From childhood, I've been sympathetic to people overrun by my culture, like the black people for the most obvious of several. I feel compassion for what they go through and have been through. That I can't stop it does not mean I'm to blame. I can't stop the snow storm, but I'm not to blame. It's this racial sensitivity between people of other races and white people that has caused me over time to stay away from people of other races because I don't care to go through the gauntlet of explaining I'm not like the ones that speak with forked tongue. That tends to twist up into knots and one sinks deeper instead of finding understanding.
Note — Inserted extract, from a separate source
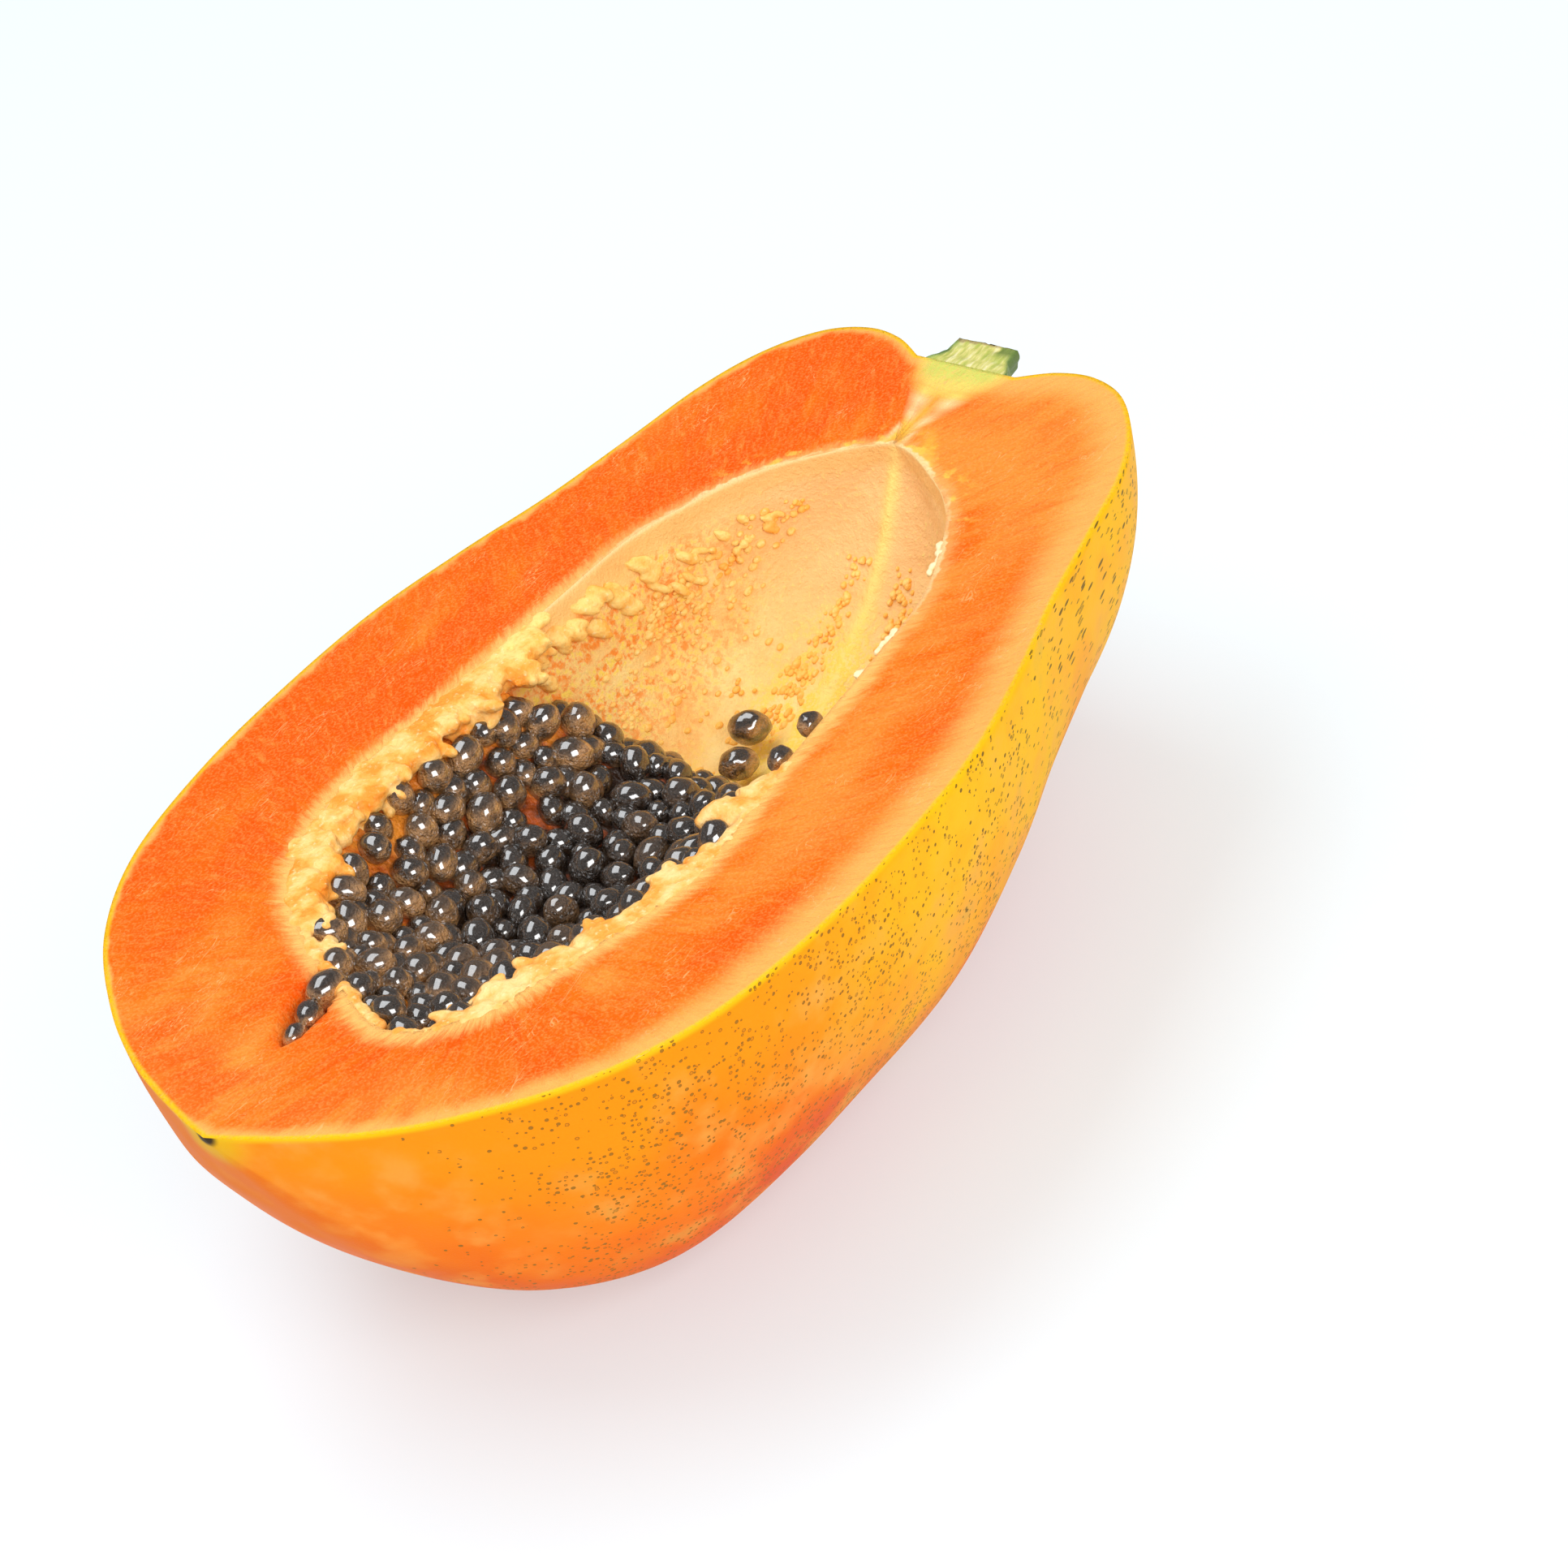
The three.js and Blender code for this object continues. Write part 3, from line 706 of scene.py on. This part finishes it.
def wall_points(inner):
    """The cavity's wall with its ridges, midrib and uneven lining."""
    angle = np.linspace(0, 180, WALL_ROUND)[None, :]
    x, radius = inner[:, :1], np.maximum(inner[:, 1:], 0)
    full = radius * placentas(x, angle)
    full = full - RIB_HEIGHT * rib_share(x, angle, radius) * smooth(0, 6, radius)
    y = -full * np.cos(np.radians(angle))
    z = -full * DEPTH_RATIO * np.sin(np.radians(angle))
    points = np.stack(np.broadcast_arrays(x, y, z), -1)
    flat = points.reshape(-1, 3)
    lumps = sum(height * rough(flat, size, seed) for height, size, seed in LINING_LUMPS)
    inside = np.sin(np.radians(angle)) ** 0.5 * smooth(0, 6, radius)
    shrink = 1 - lumps.reshape(z.shape) * inside / np.maximum(full, 1)
    points = points * (1 + (shrink[..., None] - 1) * [0, 1, 1])
    points[..., 1] += cavity_centre(x)
    return points


def round_angle(points):
    """Angle round the cavity's axis, and distance from it."""
    y = points[:, 1] - cavity_centre(points[:, 0])
    angle = np.degrees(np.arctan2(-points[:, 2], -y))
    return angle, np.hypot(y, points[:, 2] / DEPTH_RATIO)


def slit_floor(points):
    """Height of the slit's floor under each point, or zero outside it."""
    dx, dy = points[:, 0] - SLIT_X, points[:, 1] - SLIT_Y
    along = (dx * math.cos(SLIT_TURN) + dy * math.sin(SLIT_TURN)) / SLIT_SIZE[0]
    across = (dy * math.cos(SLIT_TURN) - dx * math.sin(SLIT_TURN)) / SLIT_SIZE[1]
    return -SLIT_SIZE[2] * np.sqrt(np.clip(1 - along**2 - across**2, 0, 1))


def nearest(points, line):
    """Distance in the cut plane from each point to a line of points."""
    gaps = points[:, None, :2] - line[None, :, :2]
    return np.sqrt((gaps**2).sum(-1).min(1))


STRAND_MIDDLE = -0.4
STRAND_FORK = 181
STRAND_REACH = 22


def strands(points):
    """Shares of the yellow Y that runs from the stem to the cavity's apex, and of its borders."""
    x, y = points[:, 0], points[:, 1]
    off = y - STRAND_MIDDLE
    root = np.maximum(0, (x - STRAND_FORK) / STRAND_REACH)
    spread = 0.9 + 6.6 * smooth(0.35, 1.05, root)
    lines = bell(0, 0.8, np.abs(off) - spread)
    middle = 0.8 * bell(0, 1.5, off) * bell(0.15, 0.5, root)
    flush = 0.9 * smooth(spread + 1, spread - 1, np.abs(off)) * smooth(0.4, 0.75, root)
    around = smooth(178, 184, x)
    branch = bell(0, 1.3, y + 9 + 0.55 * (178 - x)) * smooth(150, 164, x) * (1 - smooth(180, 188, x))
    border = bell(0, 0.5, np.abs(off) - spread - 0.9) * around
    strand = np.maximum.reduce([lines, middle, flush]) * around + 0.55 * branch
    return np.clip(strand, 0, 1), border


def face_sides(skin_grid, wall_grid):
    """The two halves of the cut face, from the skin to the cavity, with faint dips."""
    share = np.linspace(0, 1, FACE_ACROSS)[None, :, None]
    arch = np.sin(np.pi * share[..., 0]) ** 0.5
    sides = []
    for end in (0, -1):
        side = skin_grid[:, [end]] * (1 - share) + wall_grid[:, [end]] * share
        dips = DIP_DEPTH * (rough(side.reshape(-1, 3), DIP_SIZE, 5) - 1)
        side[..., 2] += dips.reshape(side.shape[:2]) * arch
        sides.append(side)
    return sides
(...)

I feel deeply for the atrocities done to the Indians by the white soldiers. I can't do anything about something that happened over a hundred years ago any more than I can change anything about what's happening in Pakistan now, anywhere in Pakistan. Hail far, I can't even change myself. I can't help it my culture is whiteness. I'm as white as they get; fair skin, red hair. When it comes to dividing up racially, I don't have a choice. I don't like what "my people" did in that place and time, but I still can't find that I had anything to do with it. I will not feel guilt because somebody I don't know, who doesn't know me, expects me to. Still, I'm sympathetic to the Indian cause and would love to be able to help. But, like the old man said, it's theirs to take care of, not mine.